Politisasi agama telah demikian massif dan terstruktur–saya pikir inilah kemenangan yang lebih besar daripada jabatan Presiden yang hanya berbatas lima tahun. Tapi Framing politik identitas akan menjadi sebuah gurita yang sangat menentukan perjalanan bangsa ke depan.

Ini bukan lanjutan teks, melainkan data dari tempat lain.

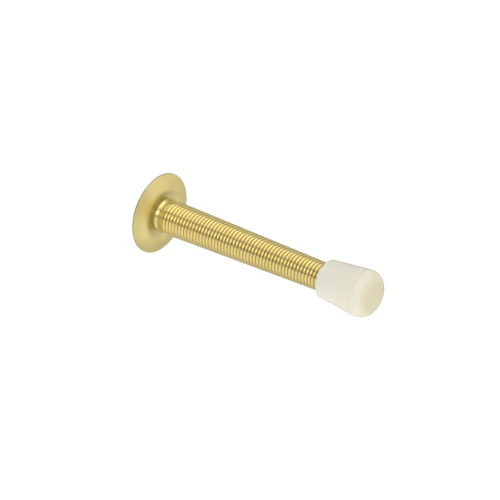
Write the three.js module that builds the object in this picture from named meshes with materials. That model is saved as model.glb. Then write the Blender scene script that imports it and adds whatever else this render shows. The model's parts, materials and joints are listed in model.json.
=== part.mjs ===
// Spring door stop, 3-1/4 in projection, 1 in base.
//
// Millimetres, +Z up. The wall is the plane X = 0 and the stop stands out of it
// along +X. The origin is on the wall, about the middle of the rim's flat land at
// its lowest point, and the axis of the stop is AXIS_Z above it.
//
// Pieces, from the wall outwards:
//   base_plate   stamped dish: rim on the wall, raised ring, recessed floor with a round hole
//   hub          turned ferrule through the plate: bead, collar, nose for the spring
//   spring_*     one close-wound, slightly tapered wire, cut into groups of whole turns
//                so that it can bend: root coils, 21 groups of two turns, tip coils
//   tip_cap      moulded vinyl cap over the last turns
import * as THREE from 'three';
import { mergeVertices } from 'three/addons/utils/BufferGeometryUtils.js';

const AXIS_Z = 12.2;            // axis of the stop above the origin
const ROUND_FACETS = 40;        // facets round a turned or pressed piece
const MERGE_TOLERANCE = 1e-4;   // corners closer than this become one

// ---------------------------------------------------------------- materials
const brass = (color, roughness) =>
  new THREE.MeshStandardMaterial({ color, roughness, metalness: 1.0 });

const plateBrass = brass(0xd6c07c, 0.34);
const hubBrass = brass(0xd2bb6e, 0.25);
const wireBrass = brass(0xe0c878, 0.22);
const vinyl = new THREE.MeshStandardMaterial({ color: 0xe6e0cc, roughness: 0.55, metalness: 0.0 });

// ---------------------------------------------------------------- helpers
// One closed body with shared corners and its faces pointing out.
function closedBody(geometry) {
  geometry.deleteAttribute('normal');
  geometry.deleteAttribute('uv');
  const body = mergeVertices(geometry, MERGE_TOLERANCE);
  const corners = body.index.array;
  const cornerAt = (index) =>
    new THREE.Vector3().fromBufferAttribute(body.attributes.position, index);

  const triangles = [];
  let signedVolume = 0;         // six times the volume, negative when faces point in
  for (let i = 0; i < corners.length; i += 3) {
    const [a, b, c] = corners.slice(i, i + 3);
    if (a === b || b === c || c === a) continue;
    triangles.push([a, b, c]);
    signedVolume += cornerAt(a).dot(cornerAt(b).cross(cornerAt(c)));
  }
  const outward = signedVolume < 0 ? triangles.map(([a, b, c]) => [a, c, b]) : triangles;
  body.setIndex(outward.flat());
  body.computeVertexNormals();
  return body;
}

function piece(name, geometry, material) {
  const mesh = new THREE.Mesh(closedBody(geometry), material);
  mesh.name = name;
  return mesh;
}

// A profile of [radius, x] turned about the X axis.
function turned(name, profile, material) {
  const points = profile.map(([radius, x]) => new THREE.Vector2(radius, x));
  const lathe = new THREE.LatheGeometry(points, ROUND_FACETS).rotateZ(-Math.PI / 2);
  return piece(name, lathe, material);
}

// ---------------------------------------------------------------- base plate
const BASE_R = 25.4 / 2;        // 1 in base
const RIM_INNER_R = 11.65;      // inner edge of the land on the wall
const DISH_TOP = 2.08;          // top of the raised ring above the wall
const FLOOR_TOP = 1.76;         // recessed floor round the hub
const FLOOR_BOTTOM = 1.14;
const PLATE_HOLE_R = 4.55;

function basePlate() {
  // [radius, x]
  const profile = [
    // rim and front of the dish, inwards
    [BASE_R, 0], [BASE_R, 0.38], [12.5, 0.56], [12.05, 0.8],
    [11.3, 1.16], [10.5, 1.51], [9.7, 1.79], [9.0, 1.97],
    // raised ring
    [8.4, DISH_TOP - 0.01], [7.8, DISH_TOP], [7.25, 2.0], [6.8, 1.88],
    // recessed floor and its hole
    [6.3, FLOOR_TOP], [PLATE_HOLE_R, FLOOR_TOP],
    [PLATE_HOLE_R, FLOOR_BOTTOM], [6.2, FLOOR_BOTTOM],
    // hollow back of the dish, outwards
    [7.0, 1.3], [7.5, 1.43], [8.0, 1.46], [8.6, 1.41],
    [9.4, 1.21], [10.2, 0.92], [10.95, 0.58], [11.45, 0.22],
    // flat land on the wall
    [RIM_INNER_R, 0], [BASE_R, 0],
  ];
  return turned('base_plate', profile, plateBrass);
}

// ---------------------------------------------------------------- hub
const HUB_BACK_X = 0.74;
const FLARE_R = 5.3;            // staked flare behind the plate's floor
const FLOOR_GAP = 0.1;          // from the plate's floor to the flare and to the foot
const SPIGOT_R = 4.25;          // hub through the plate
const SCREW_HOLE_R = 1.95;      // clears a No. 6 wood screw
const SCREW_HEAD_R = 3.3;       // room for its head
const BEAD_R = 5.46;
const COLLAR_R = 5.0;
const SHOULDER_X = 5.3;         // end of the collar, where the spring begins
const NOSE_R = 3.85;
const NOSE_END_X = 11.6;

function hub() {
  const flareFrontX = FLOOR_BOTTOM - FLOOR_GAP;
  const footX = FLOOR_TOP + FLOOR_GAP;
  // [radius, x]
  const profile = [
    // flare and spigot
    [SCREW_HOLE_R, HUB_BACK_X], [FLARE_R, HUB_BACK_X],
    [FLARE_R, flareFrontX], [SPIGOT_R, flareFrontX], [SPIGOT_R, footX],
    // foot in front of the plate's floor, then the bead
    [5.15, footX], [5.17, 2.05], [5.38, 2.2], [BEAD_R, 2.38], [BEAD_R, 2.56],
    [5.36, 2.89], [5.2, 3.2], [5.06, 3.45],
    // collar
    [COLLAR_R, 3.7], [COLLAR_R, 5.15], [4.85, SHOULDER_X],
    // nose inside the root coils
    [NOSE_R, SHOULDER_X], [NOSE_R, 11.25], [3.55, NOSE_END_X], [SCREW_HEAD_R, NOSE_END_X],
    // bore, with a conical seat for the screw's head
    [SCREW_HEAD_R, 3.35], [SCREW_HOLE_R, 2.0], [SCREW_HOLE_R, HUB_BACK_X],
  ];
  return turned('hub', profile, hubBrass);
}

// ---------------------------------------------------------------- spring
const WIRE_R = 1.08 / 2;
const WIRE_SIDES = 6;           // corners of the wire's section
const STEPS_PER_TURN = 12;      // steps of wire per turn
const SAMPLES_PER_TURN = 90;    // samples used to space the steps evenly along the wire
const PITCH = 1.181;            // close wound
const COIL_START_X = 5.867;     // centre of the wire at its first end
const COIL_START_ANGLE = 215;   // degrees round the axis from +Y towards +Z, at the first end
const ROOT_TURNS = 6;           // turns from the shoulder to just past the nose
const GROUP_TURNS = 2;
const GROUPS = 21;
const TIP_TURNS = 9;            // turns that run into the cap
const CUT_GAP = 0.3;            // gap along the wire where two groups meet

// The spring's outer radius at two stations, which set its taper.
const WIDE = { x: 15, outerR: 5.246 };
const NARROW = { x: 58, outerR: 4.469 };
const TAPER = (NARROW.outerR - WIDE.outerR) / (NARROW.x - WIDE.x);

// After a number of turns from the wire's first end: place along the axis, and
// radius from the axis to the centre of the wire.
const coilX = (turns) => COIL_START_X + PITCH * turns;
const coilR = (turns) => WIDE.outerR + TAPER * (coilX(turns) - WIDE.x) - WIRE_R;

// Centre line of the wire between two counts of turns, wound left-handed.
class CoilLine extends THREE.Curve {
  constructor(from, to) {
    super();
    this.from = from;
    this.to = to;
    this.arcLengthDivisions = Math.ceil((to - from) * SAMPLES_PER_TURN);
  }

  getPoint(fraction, target = new THREE.Vector3()) {
    const turns = this.from + (this.to - this.from) * fraction;
    const radius = coilR(turns);
    const angle = THREE.MathUtils.degToRad(COIL_START_ANGLE) - 2 * Math.PI * turns;
    return target.set(coilX(turns), radius * Math.cos(angle), radius * Math.sin(angle));
  }
}

function wireSection() {
  const corners = Array.from({ length: WIRE_SIDES }, (_, i) => {
    const angle = (i * 2 * Math.PI) / WIRE_SIDES;
    return new THREE.Vector2(WIRE_R * Math.cos(angle), WIRE_R * Math.sin(angle));
  });
  const section = new THREE.Shape(corners);
  section.closePath();
  return section;
}

// Whole turns of wire, drawn back by half the gap at each end that is cut.
function coils(name, start, turns, { cutStart = true, cutEnd = true } = {}) {
  const end = start + turns;
  const setback = CUT_GAP / 2 / (2 * Math.PI * coilR((start + end) / 2));
  const line = new CoilLine(start + (cutStart ? setback : 0), end - (cutEnd ? setback : 0));
  const geometry = new THREE.ExtrudeGeometry(wireSection(), {
    steps: turns * STEPS_PER_TURN,
    bevelEnabled: false,
    extrudePath: line,
  });
  return piece(name, geometry, wireBrass);
}

function spring() {
  const group = new THREE.Group();
  group.add(coils('spring_root_coils', 0, ROOT_TURNS, { cutStart: false }));
  for (let i = 0; i < GROUPS; i++) {
    const name = `spring_coils_${String(i + 1).padStart(2, '0')}`;
    group.add(coils(name, ROOT_TURNS + GROUP_TURNS * i, GROUP_TURNS));
  }
  const tipStart = ROOT_TURNS + GROUP_TURNS * GROUPS;
  group.add(coils('spring_tip_coils', tipStart, TIP_TURNS, { cutEnd: false }));
  return group;
}

// ---------------------------------------------------------------- tip cap
const MOUTH_X = 63.9;
const MOUTH_R = 5.92;
const WIDEST_X = 77.0;          // widest ring
const WIDEST_R = 7.235;
const CROWN_X = 81.8;           // crown of the face
const FACE_EXPONENT = 2.4;      // roundness of the shoulder; 2 would be an ellipse
const FACE_ANGLES = [72, 58, 46, 36, 27, 18, 9];  // degrees, from the crown to the widest ring
const BORE_R = 4.62;
const BORE_END_X = 74.4;

function tipCap() {
  const face = FACE_ANGLES.map((degrees) => {
    const rise = Math.sin(THREE.MathUtils.degToRad(degrees));
    const radius = WIDEST_R * (1 - rise ** FACE_EXPONENT) ** (1 / FACE_EXPONENT);
    return [radius, WIDEST_X + (CROWN_X - WIDEST_X) * rise];
  });
  // [radius, x]
  const profile = [
    [0, CROWN_X],
    ...face,
    [WIDEST_R, WIDEST_X],
    // rounded lip of the mouth
    [MOUTH_R + 0.03, MOUTH_X + 0.45],
    [MOUTH_R - 0.04, MOUTH_X + 0.12],
    [MOUTH_R - 0.22, MOUTH_X],
    // blind bore
    [BORE_R + 0.15, MOUTH_X],
    [BORE_R, MOUTH_X + 0.2],
    [BORE_R, BORE_END_X - 0.6],
    [BORE_R - 0.6, BORE_END_X],
    [0, BORE_END_X],
  ];
  return turned('tip_cap', profile, vinyl);
}

// ---------------------------------------------------------------- assembly
const stop = new THREE.Group();
stop.position.z = AXIS_Z;
stop.add(basePlate(), hub(), spring(), tipCap());

export default stop;
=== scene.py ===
"""A spring door stop: dished brass plate, turned hub, close-wound wire and cream vinyl cap.

It lies along X. The back of the plate is at x = 0, the cap points to +X, and the common
axis runs AXIS_Z above the origin. Shapes are in mm round that axis; meshes are in metres.
"""
import json
import math
from functools import reduce

import bpy
import numpy as np
from mathutils import Matrix, Vector

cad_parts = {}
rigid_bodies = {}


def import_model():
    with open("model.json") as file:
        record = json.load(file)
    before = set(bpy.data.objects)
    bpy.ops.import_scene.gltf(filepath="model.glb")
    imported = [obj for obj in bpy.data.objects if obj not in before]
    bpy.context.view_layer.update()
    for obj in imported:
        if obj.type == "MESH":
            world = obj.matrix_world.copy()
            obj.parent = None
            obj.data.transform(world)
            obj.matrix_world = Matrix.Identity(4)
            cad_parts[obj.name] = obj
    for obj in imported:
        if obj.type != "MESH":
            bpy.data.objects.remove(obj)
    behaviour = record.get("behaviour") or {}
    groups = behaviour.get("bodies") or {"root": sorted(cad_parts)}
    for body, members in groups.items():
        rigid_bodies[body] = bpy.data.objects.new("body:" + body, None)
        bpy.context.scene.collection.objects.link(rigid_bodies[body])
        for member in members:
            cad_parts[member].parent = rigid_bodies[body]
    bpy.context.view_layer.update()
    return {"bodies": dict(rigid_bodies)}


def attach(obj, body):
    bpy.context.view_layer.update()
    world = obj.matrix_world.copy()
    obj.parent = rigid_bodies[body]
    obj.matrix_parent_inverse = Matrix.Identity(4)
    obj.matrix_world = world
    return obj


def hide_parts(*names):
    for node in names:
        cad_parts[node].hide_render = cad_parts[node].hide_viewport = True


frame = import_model()

MM = 0.001
TAU = 2 * math.pi
AXIS_Z = 12.2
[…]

Muhammadiyah berada pada pusaran konflik konsep identitas yang terus menggerus akal sehat menjadi akal jahat. Sebuah permufakatan untuk menggulingkan sebuah rezim dibebankan kepada Muhammadiyah. Ada upaya serius mendorong Muhammadiyah menjadi bagian terdepan atas nama nahy munkar. Sebagian tidak bersabar dan menganggap Muhammadiyah kurang reaktif–melempem lamban– tidak responsif bahkan ada yang keji menuduh pimpinan Muhammadiyah sudah dibeli–satu fitnah keji terhadap ulama dan pimpinan Muhammadiyah. Saya menyangkal semua tuduhan itu dan akan menjadi yang terdepan melakukan pembelaan terhadap sikap PP.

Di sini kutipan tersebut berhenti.